=== Exercise requirements ===
What is needed is an exact copy of the lines from the one containing "Keep writing the OpenSCAD" to the one containing "return node.outputs[0]", both lines included, and no other lines.
• • • • •
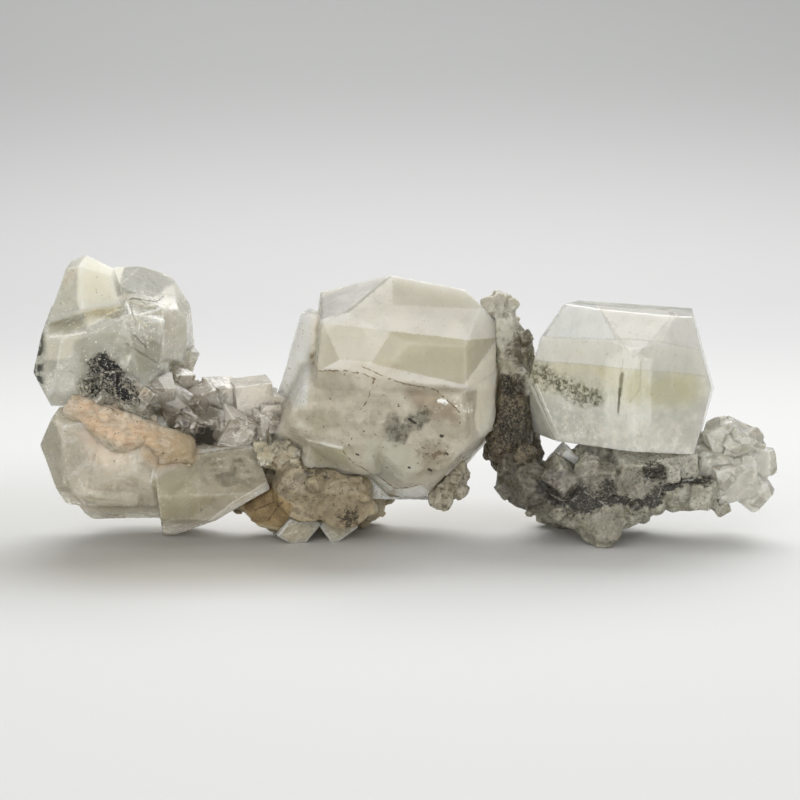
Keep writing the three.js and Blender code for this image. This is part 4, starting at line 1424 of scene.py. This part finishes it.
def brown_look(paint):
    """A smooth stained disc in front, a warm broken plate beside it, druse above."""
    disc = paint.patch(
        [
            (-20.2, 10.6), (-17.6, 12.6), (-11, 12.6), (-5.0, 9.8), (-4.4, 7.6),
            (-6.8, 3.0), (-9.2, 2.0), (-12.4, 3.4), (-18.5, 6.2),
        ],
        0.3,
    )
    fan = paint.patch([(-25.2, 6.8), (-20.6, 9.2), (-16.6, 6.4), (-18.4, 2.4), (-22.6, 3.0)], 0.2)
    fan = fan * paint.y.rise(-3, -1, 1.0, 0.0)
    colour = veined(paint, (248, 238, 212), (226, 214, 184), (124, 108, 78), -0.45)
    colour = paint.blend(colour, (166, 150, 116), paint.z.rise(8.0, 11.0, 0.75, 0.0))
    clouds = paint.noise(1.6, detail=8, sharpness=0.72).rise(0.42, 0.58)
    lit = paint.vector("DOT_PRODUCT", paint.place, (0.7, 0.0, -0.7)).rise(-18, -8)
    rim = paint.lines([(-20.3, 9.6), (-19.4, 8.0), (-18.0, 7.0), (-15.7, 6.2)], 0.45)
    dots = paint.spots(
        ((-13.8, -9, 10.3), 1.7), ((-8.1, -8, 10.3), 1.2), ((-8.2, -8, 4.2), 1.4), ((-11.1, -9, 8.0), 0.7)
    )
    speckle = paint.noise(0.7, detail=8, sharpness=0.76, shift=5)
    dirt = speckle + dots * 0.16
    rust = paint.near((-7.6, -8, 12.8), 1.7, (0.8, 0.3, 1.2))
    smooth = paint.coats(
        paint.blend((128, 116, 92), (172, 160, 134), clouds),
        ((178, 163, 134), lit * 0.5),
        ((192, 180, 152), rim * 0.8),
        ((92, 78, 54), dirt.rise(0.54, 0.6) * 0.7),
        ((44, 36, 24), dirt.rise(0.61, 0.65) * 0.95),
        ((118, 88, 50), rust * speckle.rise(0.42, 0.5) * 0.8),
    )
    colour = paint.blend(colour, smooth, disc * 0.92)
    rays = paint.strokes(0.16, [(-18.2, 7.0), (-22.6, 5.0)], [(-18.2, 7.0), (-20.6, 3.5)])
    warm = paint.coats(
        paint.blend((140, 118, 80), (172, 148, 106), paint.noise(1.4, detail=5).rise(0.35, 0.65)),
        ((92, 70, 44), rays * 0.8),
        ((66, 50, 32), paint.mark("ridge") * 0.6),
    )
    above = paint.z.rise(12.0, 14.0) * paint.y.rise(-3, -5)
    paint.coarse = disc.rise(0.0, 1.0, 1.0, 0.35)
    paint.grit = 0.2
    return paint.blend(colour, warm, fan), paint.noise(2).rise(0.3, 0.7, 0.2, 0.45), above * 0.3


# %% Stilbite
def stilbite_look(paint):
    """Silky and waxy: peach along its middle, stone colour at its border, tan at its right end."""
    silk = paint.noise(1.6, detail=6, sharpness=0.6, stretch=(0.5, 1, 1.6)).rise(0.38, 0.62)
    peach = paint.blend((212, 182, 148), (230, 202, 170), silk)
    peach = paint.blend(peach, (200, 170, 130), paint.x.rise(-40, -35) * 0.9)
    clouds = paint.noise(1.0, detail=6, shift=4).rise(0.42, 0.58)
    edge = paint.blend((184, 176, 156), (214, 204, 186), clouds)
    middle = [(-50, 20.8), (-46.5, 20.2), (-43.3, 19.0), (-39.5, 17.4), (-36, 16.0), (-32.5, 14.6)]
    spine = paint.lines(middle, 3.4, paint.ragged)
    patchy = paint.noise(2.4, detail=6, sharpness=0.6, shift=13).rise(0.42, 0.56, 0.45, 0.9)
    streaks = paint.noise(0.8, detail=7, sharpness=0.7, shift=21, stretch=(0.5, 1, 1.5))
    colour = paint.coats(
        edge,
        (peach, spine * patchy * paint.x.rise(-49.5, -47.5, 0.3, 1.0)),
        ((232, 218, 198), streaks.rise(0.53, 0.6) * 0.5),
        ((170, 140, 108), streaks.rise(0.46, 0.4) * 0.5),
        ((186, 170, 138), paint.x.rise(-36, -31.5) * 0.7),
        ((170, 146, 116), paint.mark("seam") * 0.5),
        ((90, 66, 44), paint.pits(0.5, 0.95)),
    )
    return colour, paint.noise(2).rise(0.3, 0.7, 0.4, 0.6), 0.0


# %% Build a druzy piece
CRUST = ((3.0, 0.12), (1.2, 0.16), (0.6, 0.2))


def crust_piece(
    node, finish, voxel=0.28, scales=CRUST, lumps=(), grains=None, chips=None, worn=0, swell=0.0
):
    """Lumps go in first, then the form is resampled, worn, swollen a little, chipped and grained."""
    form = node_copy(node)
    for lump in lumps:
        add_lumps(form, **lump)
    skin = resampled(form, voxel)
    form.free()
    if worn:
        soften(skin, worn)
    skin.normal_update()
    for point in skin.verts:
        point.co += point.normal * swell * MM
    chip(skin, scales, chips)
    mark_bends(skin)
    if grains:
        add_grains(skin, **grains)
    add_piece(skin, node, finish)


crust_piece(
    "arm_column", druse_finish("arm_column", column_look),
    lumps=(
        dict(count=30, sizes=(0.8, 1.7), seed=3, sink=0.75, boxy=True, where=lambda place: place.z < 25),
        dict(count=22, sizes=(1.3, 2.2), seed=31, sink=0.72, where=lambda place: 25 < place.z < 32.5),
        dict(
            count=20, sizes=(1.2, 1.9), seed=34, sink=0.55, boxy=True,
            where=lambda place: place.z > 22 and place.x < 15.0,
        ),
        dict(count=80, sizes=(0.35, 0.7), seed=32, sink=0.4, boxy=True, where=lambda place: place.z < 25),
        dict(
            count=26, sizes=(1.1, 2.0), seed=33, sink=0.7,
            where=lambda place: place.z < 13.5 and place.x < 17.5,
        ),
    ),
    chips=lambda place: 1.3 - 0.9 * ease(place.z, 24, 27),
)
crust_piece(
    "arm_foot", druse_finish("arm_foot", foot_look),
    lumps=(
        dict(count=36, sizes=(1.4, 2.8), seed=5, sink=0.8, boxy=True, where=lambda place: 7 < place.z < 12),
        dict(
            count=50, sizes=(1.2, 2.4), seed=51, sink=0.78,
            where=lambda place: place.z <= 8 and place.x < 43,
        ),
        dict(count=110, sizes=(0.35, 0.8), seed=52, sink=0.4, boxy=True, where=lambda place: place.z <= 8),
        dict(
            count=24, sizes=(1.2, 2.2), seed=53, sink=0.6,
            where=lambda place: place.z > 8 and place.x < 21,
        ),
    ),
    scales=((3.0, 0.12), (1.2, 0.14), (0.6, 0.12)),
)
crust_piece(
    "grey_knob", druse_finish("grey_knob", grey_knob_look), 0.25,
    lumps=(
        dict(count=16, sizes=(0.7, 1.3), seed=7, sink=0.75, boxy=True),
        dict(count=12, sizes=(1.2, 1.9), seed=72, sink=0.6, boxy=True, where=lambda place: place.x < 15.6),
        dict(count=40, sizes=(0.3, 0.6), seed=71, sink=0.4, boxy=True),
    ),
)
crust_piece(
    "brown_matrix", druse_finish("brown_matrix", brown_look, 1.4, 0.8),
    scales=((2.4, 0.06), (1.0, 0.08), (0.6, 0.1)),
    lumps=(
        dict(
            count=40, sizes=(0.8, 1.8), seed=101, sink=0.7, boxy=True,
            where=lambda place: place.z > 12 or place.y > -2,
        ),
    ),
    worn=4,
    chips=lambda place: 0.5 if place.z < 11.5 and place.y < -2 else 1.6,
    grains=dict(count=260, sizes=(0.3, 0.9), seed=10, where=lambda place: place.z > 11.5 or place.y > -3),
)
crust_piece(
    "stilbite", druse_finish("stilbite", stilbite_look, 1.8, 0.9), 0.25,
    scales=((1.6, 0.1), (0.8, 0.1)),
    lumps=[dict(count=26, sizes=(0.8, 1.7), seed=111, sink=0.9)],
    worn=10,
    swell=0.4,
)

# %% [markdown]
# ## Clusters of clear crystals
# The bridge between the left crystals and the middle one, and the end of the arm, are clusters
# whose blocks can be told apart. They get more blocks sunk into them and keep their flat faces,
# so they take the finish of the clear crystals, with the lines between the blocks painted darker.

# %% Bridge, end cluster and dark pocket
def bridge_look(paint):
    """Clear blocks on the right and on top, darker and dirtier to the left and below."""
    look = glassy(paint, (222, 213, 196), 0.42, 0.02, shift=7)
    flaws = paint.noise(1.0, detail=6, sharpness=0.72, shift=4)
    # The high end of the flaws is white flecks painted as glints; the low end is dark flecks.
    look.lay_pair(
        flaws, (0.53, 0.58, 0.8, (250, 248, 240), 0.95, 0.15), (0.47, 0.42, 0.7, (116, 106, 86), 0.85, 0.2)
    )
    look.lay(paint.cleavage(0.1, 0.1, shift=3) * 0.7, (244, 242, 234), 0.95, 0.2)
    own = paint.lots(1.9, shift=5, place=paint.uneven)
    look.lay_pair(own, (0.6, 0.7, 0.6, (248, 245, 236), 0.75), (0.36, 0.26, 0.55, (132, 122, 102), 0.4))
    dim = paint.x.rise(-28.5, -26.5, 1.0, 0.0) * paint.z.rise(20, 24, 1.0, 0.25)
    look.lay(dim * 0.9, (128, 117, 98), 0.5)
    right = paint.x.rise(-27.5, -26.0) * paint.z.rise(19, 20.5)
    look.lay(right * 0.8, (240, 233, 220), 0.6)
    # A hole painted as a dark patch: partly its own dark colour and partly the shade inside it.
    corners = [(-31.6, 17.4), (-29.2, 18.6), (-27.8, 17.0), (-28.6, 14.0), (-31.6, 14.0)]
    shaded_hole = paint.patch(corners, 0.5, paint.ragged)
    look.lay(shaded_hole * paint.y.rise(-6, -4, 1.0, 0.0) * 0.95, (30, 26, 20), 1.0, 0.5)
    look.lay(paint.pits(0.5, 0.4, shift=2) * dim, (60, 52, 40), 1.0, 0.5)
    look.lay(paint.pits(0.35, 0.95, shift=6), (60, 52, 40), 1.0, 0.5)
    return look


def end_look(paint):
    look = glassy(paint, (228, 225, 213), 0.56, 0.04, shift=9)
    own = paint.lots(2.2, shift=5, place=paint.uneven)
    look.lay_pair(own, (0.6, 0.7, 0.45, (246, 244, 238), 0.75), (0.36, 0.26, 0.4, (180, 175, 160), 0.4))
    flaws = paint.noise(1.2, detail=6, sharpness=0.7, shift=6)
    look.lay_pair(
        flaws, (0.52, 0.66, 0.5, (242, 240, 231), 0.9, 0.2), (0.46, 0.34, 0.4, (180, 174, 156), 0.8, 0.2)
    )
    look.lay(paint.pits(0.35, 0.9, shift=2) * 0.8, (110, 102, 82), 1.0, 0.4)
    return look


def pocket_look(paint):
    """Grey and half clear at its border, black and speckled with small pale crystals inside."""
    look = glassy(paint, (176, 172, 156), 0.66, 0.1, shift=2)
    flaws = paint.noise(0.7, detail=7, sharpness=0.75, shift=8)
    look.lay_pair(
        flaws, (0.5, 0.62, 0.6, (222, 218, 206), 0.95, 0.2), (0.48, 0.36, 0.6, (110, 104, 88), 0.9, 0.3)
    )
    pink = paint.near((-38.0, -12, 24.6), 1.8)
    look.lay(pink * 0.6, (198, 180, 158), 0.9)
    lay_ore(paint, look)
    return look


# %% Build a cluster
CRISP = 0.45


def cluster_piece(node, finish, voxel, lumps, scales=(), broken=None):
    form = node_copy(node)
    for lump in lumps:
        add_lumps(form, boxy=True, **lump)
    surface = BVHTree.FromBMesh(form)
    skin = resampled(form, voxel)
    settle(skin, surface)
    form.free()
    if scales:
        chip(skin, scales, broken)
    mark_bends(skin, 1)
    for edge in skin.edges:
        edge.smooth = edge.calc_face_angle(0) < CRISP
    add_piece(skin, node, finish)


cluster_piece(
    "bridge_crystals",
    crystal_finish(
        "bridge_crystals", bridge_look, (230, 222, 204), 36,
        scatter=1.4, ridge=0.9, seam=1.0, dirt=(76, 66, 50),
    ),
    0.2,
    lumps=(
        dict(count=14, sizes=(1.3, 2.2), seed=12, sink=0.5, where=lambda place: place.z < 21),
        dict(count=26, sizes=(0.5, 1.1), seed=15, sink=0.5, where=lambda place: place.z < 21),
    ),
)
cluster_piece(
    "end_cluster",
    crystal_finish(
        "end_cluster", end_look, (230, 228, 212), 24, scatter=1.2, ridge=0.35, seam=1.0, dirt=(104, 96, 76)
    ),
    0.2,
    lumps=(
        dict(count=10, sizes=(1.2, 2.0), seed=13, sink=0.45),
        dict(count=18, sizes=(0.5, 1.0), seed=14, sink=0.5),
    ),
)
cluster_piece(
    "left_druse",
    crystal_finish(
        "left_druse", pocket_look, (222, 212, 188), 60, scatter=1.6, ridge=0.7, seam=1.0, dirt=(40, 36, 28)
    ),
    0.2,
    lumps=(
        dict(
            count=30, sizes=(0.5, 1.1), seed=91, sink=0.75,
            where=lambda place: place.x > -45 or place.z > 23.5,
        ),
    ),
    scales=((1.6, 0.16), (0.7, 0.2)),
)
• • • • •
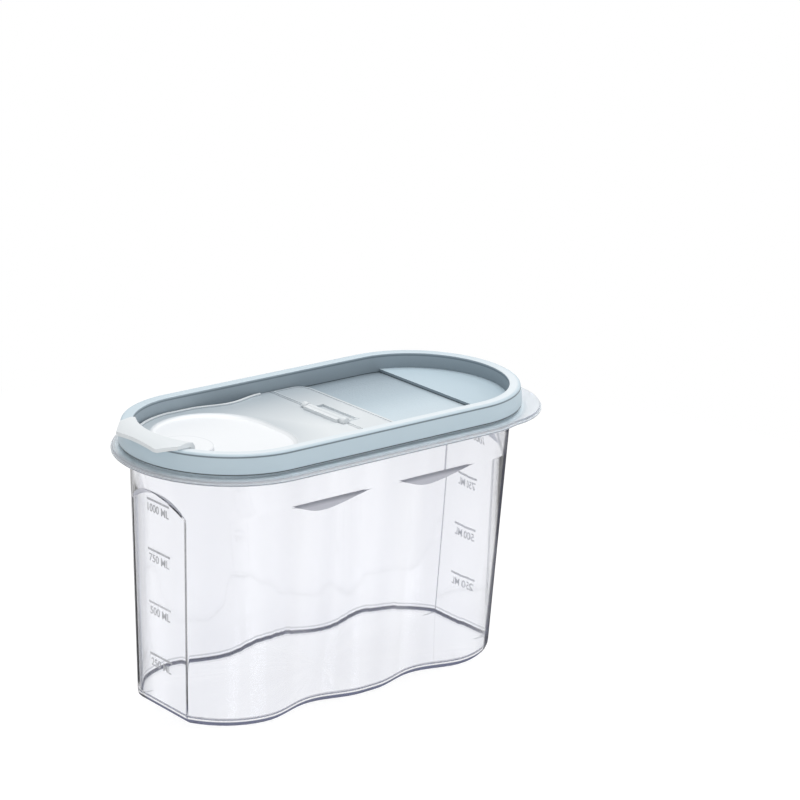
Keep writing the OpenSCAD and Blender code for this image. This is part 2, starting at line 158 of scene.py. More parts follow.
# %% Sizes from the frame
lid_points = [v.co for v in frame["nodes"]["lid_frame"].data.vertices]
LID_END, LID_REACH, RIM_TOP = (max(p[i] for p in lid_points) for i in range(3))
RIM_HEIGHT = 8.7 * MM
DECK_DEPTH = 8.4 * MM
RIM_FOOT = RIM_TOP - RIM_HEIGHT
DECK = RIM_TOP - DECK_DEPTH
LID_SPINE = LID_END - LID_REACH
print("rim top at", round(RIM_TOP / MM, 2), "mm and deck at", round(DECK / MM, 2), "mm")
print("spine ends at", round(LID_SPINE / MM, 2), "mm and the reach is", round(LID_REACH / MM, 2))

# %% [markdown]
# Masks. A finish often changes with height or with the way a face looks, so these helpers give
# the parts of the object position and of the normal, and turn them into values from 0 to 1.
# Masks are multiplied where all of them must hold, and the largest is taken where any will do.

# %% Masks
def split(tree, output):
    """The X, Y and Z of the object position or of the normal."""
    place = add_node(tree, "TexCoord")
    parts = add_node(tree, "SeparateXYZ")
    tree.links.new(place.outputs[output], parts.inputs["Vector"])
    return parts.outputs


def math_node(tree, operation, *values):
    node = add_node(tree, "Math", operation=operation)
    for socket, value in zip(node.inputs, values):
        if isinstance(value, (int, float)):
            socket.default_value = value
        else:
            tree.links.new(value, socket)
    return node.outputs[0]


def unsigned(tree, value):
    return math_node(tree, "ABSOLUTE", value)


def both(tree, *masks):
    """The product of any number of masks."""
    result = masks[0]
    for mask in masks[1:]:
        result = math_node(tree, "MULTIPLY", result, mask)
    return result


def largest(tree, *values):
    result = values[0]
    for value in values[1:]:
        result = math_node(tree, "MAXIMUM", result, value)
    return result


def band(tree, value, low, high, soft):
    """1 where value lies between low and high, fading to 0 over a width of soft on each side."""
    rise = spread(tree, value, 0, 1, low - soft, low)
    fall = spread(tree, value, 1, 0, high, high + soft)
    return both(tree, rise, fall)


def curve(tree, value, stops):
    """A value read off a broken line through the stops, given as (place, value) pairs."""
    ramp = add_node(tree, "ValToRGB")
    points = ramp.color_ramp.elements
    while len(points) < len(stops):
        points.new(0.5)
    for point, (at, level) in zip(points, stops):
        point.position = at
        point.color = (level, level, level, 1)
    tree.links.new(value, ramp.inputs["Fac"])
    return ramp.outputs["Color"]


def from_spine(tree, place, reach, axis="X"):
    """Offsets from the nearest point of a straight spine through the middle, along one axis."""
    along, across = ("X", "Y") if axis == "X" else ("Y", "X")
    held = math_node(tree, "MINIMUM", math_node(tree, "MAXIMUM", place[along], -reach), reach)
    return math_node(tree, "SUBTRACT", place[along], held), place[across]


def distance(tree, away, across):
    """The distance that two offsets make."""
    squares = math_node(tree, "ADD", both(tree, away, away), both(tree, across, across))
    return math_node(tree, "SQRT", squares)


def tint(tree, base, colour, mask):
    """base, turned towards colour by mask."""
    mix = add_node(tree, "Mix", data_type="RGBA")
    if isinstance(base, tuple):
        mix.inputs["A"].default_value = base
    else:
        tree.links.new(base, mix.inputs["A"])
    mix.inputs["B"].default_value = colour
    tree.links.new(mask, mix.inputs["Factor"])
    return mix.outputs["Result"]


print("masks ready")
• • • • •
=== Answer to the problem ===
Keep writing the OpenSCAD and Blender code for this image. This is part 2, starting at line 158 of scene.py. More parts follow.
# %% Sizes from the frame
lid_points = [v.co for v in frame["nodes"]["lid_frame"].data.vertices]
LID_END, LID_REACH, RIM_TOP = (max(p[i] for p in lid_points) for i in range(3))
RIM_HEIGHT = 8.7 * MM
DECK_DEPTH = 8.4 * MM
RIM_FOOT = RIM_TOP - RIM_HEIGHT
DECK = RIM_TOP - DECK_DEPTH
LID_SPINE = LID_END - LID_REACH
print("rim top at", round(RIM_TOP / MM, 2), "mm and deck at", round(DECK / MM, 2), "mm")
print("spine ends at", round(LID_SPINE / MM, 2), "mm and the reach is", round(LID_REACH / MM, 2))

# %% [markdown]
# Masks. A finish often changes with height or with the way a face looks, so these helpers give
# the parts of the object position and of the normal, and turn them into values from 0 to 1.
# Masks are multiplied where all of them must hold, and the largest is taken where any will do.

# %% Masks
def split(tree, output):
    """The X, Y and Z of the object position or of the normal."""
    place = add_node(tree, "TexCoord")
    parts = add_node(tree, "SeparateXYZ")
    tree.links.new(place.outputs[output], parts.inputs["Vector"])
    return parts.outputs


def math_node(tree, operation, *values):
    node = add_node(tree, "Math", operation=operation)
    for socket, value in zip(node.inputs, values):
        if isinstance(value, (int, float)):
            socket.default_value = value
        else:
            tree.links.new(value, socket)
    return node.outputs[0]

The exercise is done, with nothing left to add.